Pour l’utilisation des données à partir de registre, la loi prévoyait un comité eCare. Elle en a fait une ASBL qui ne devait avoir aucun pouvoir et où les médecins avaient… un « strapontin ». C’était d’autant plus inacceptable que les médecins auraient porté la responsabilité des décisions même celles allant à l’encontre de leur éthique sans même pouvoir s’y opposer. Leur refus a valu un enterrement de première classe à cette ASBL sans que pour autant il n’y ait de proposition alternative. Le vide allait durer trois ans.
Jusque-là, les patients n’étaient pas consultés. Il existait un comité de gestion, présidé par un médecin, certes, mais ceux-ci restaient tout à fait minorisés et ce comité de gestion, comme révélé par les interlocuteurs du Journal du médecin, était bien aux mains de M. Robben. En l’absence de contre-pouvoir, il avançait à toute allure. C’est seulement quand les fondations ont été mises en place qu’un comité de concertation incluant les patients a été institué. L’Arrêté a cependant limité ses pouvoirs et surtout précisé que ce comité n’avait aucun mandat pour revoir ce qui était déjà mis en place.
Dans cette histoire, M. Robben n’a été qu’un exécutant, de talent en ce qui concerne la partie technique et certainement moins bon concernant la partie la plus importante, l’établissement d’une confiance nécessaire à la participation des acteurs.
Le déficit de patients qui ont donné leur autorisation ne peut s’expliquer que par cette méfiance dommageable à un système souhaitable pourtant.
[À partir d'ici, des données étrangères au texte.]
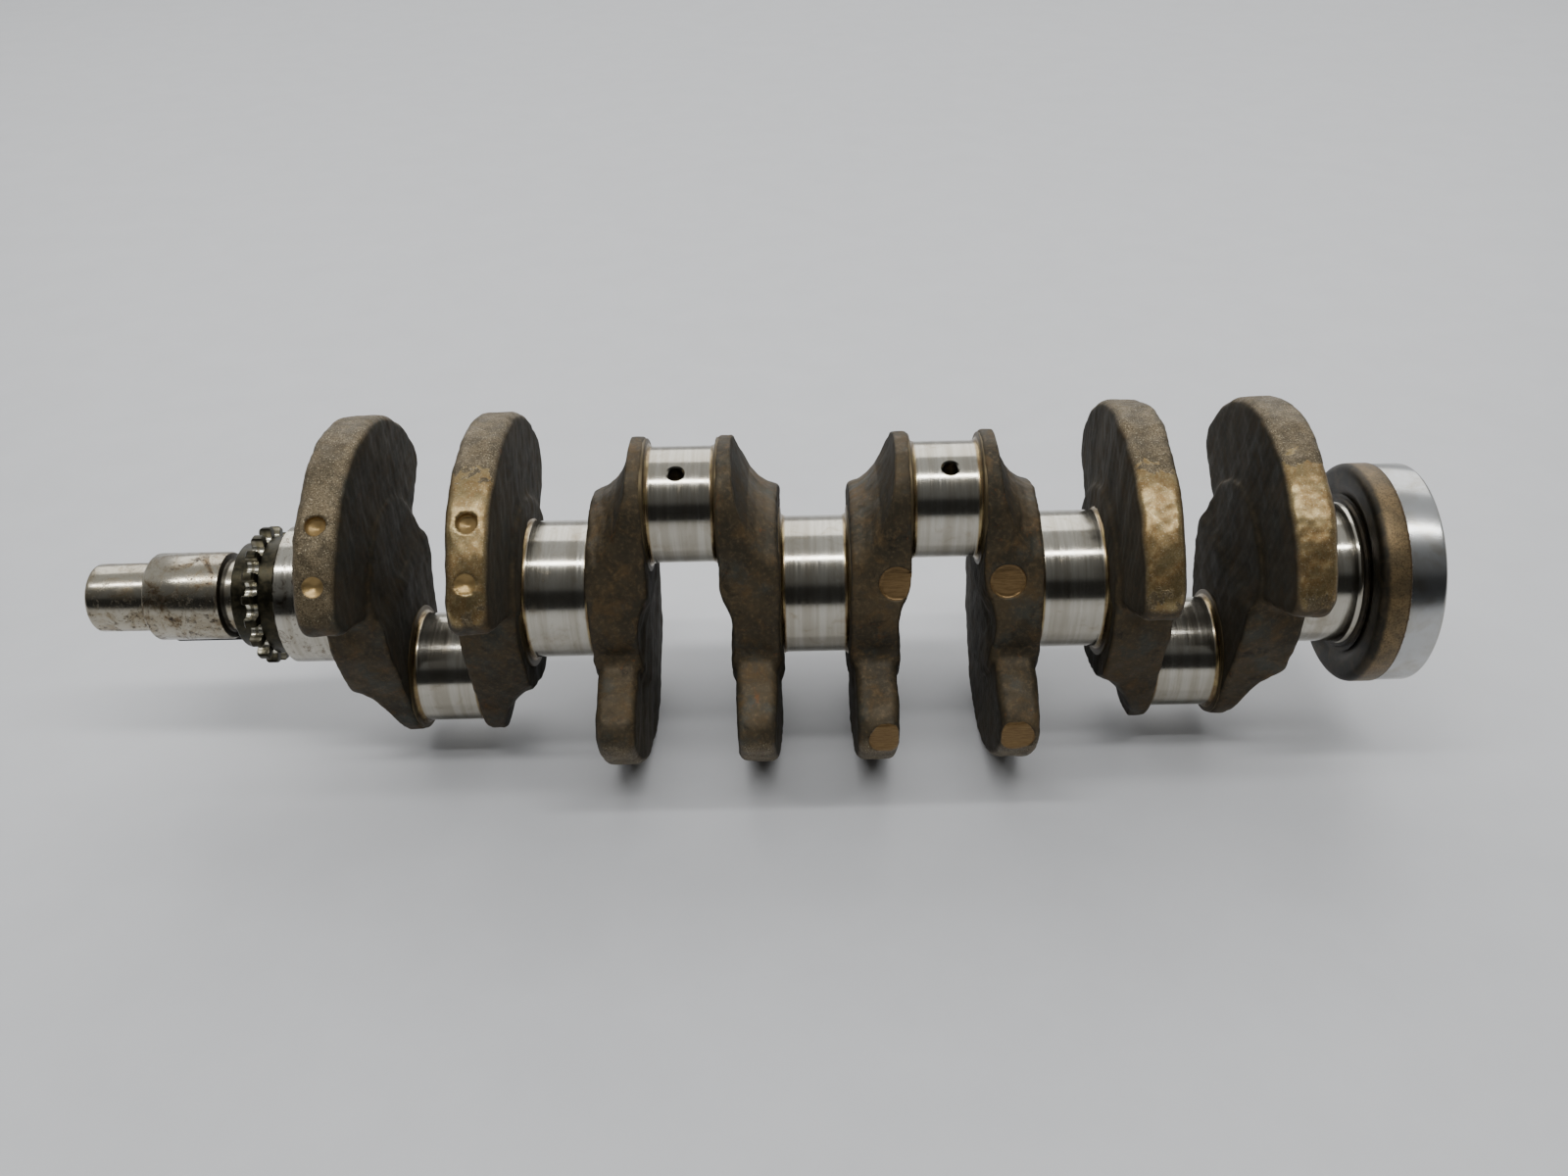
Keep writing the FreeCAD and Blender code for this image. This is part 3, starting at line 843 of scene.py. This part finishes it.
def pilot_cage():
    """Pressed band with a pocket around each ball."""
    x_mid = sum(X_BEARING) / 2
    outline = [(x_mid - 3.6, 10.3), (x_mid - 3.4, 10.1), (x_mid + 1.0, 10.1), (x_mid + 1.2, 10.3),
               (x_mid + 1.2, 11.7), (x_mid + 1.0, 11.9), (x_mid - 3.4, 11.9), (x_mid - 3.6, 11.7)]
    band = turned("pilot_cage_band", outline, 140)
    return cut(band, around(lambda: ball(POCKET_ROOM), BALLS, BALL_CIRCLE_R, x_mid))


def pilot_seal():
    """Seal that covers the balls from behind."""
    x1 = X_BEARING[1] - 0.6
    outline = [(x1 - 0.9, 9.6), (x1 - 0.9, 12.7), (x1 - 0.2, 12.7), (x1 - 0.05, 12.3), (x1 - 0.05, 11.7),
               (x1 - 0.35, 11.45), (x1 - 0.35, 10.6), (x1 - 0.05, 10.35), (x1 - 0.05, 9.9), (x1 - 0.25, 9.6)]
    return turned("pilot_seal_lip", outline, 128)


# ---------------- finishes

class Finish:
    """One procedural material, read from the object's own coordinates in mm."""

    def __init__(self, name):
        self.material = bpy.data.materials.new(name)
        self.material.use_nodes = True
        self.tree = self.material.node_tree
        self.shader = self.tree.nodes["Principled BSDF"]
        place = wired(self.tree, "ShaderNodeTexCoord")
        self.place = self.scaled(place["Object"], (1 / MM, 1 / MM, 1 / MM))
        self.x, self.y, self.z = wired(self.tree, "ShaderNodeSeparateXYZ", {0: self.place})
        self.facing_x = wired(self.tree, "ShaderNodeSeparateXYZ", {0: place["Normal"]})[0]

    def scaled(self, vector, scale, offset=(0, 0, 0)):
        """Vector times a scale for each axis, then moved."""
        return wired(self.tree, "ShaderNodeMapping", {
            "Vector": vector, "Scale": scale, "Location": offset})[0]

    def math(self, operation, a, b=None):
        """Result of a sum on one or two values."""
        return wired(self.tree, "ShaderNodeMath", {0: a, 1: b}, operation=operation)[0]

    def times(self, a, b):
        """One value times another, which keeps a mask only where both hold."""
        return self.math("MULTIPLY", a, b)

    def plus(self, a, b):
        """Sum of two values."""
        return self.math("ADD", a, b)

    def most(self, first, *others):
        """Highest of several masks."""
        for other in others:
            first = self.math("MAXIMUM", first, other)
        return first

    def reach(self, a, b):
        """Length of a vector from its two sides."""
        return self.math("SQRT", self.plus(self.times(a, a), self.times(b, b)))

    def radius(self):
        """Distance from the shaft's axis."""
        return self.reach(self.y, self.z)

    def noise(self, size, detail=3.0, rough=0.55, stretch=(1, 1, 1), offset=(0, 0, 0), twist=0.0):
        """Noise from 0 to 1 whose blotches are about size mm across."""
        vector = self.scaled(self.place, tuple(s / size for s in stretch), offset)
        return wired(self.tree, "ShaderNodeTexNoise", {
            "Vector": vector, "Scale": 1.0, "Detail": detail, "Roughness": rough, "Distortion": twist})[0]

    def cells(self, size):
        """Distance to the nearest of many points that are about size mm apart."""
        vector = self.scaled(self.place, (1 / size,) * 3)
        return wired(self.tree, "ShaderNodeTexVoronoi", {"Vector": vector, "Scale": 1.0})["Distance"]

    def step(self, value, low, high, out_low=0.0, out_high=1.0):
        """Value mapped smoothly from low..high to out_low..out_high, held at the ends."""
        return wired(self.tree, "ShaderNodeMapRange", {0: value, 1: low, 2: high, 3: out_low, 4: out_high},
                     interpolation_type="SMOOTHSTEP")[0]

    def mix(self, share, a, b):
        """Colour a where the share is 0, and b where it is 1."""
        return wired(self.tree, "ShaderNodeMix", {0: share, 6: a, 7: b}, data_type="RGBA")[2]

    def between(self, low, high):
        """1 from one place along the shaft to another, and 0 elsewhere."""
        return self.times(self.step(self.x, low, low + 0.5), self.step(self.x, high - 0.5, high, 1, 0))

    def spot(self, middle, way, radius, deep):
        """1 where a round tool has cut, at most so deep along its axis from its middle, and 0 elsewhere."""
        x, y, z = (self.math("SUBTRACT", a, b) for a, b in zip((self.x, self.y, self.z), middle))
        across = self.math("SUBTRACT", self.times(y, way[2]), self.times(z, way[1]))
        along = self.plus(self.times(y, way[1]), self.times(z, way[2]))
        return self.times(self.step(self.reach(x, across), radius - 0.2, radius + 0.2, 1, 0),
                          self.step(along, deep - 0.4, deep))

    def relief(self, height, strength, distance, under=None):
        """Normal of a surface whose height varies by about distance mm."""
        return wired(self.tree, "ShaderNodeBump", {
            "Strength": strength, "Distance": distance * MM, "Height": height, "Normal": under})[0]

    def close(self, colour, roughness, metallic, normal, specular=None):
        """Material with these values in its shader."""
        for name, value in (("Base Color", colour), ("Roughness", roughness), ("Metallic", metallic),
                            ("Normal", normal), ("Specular IOR Level", specular)):
            feed(self.tree, self.shader.inputs[name], value)
        return self.material


def rgb(r, g, b):
    """Linear colour from screen values of 0 to 255."""
    def linear(v):
        """Linear share of one screen value."""
        v /= 255
        return v / 12.92 if v <= 0.04045 else ((v + 0.055) / 1.055) ** 2.4
    return (linear(r), linear(g), linear(b), 1.0)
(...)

Il faudra du temps pour la récupérer. Le Réseau de Santé Wallon, basé sur le dialogue, y a mieux réussi avec moins de budget.
Il faut cependant se rendre compte que la responsabilité de l’échec (provisoire, espérons-le) est surtout celle du gouvernement et même du parlement plus soucieux d’engranger des économies que de créer un système bénéfique pour le patient.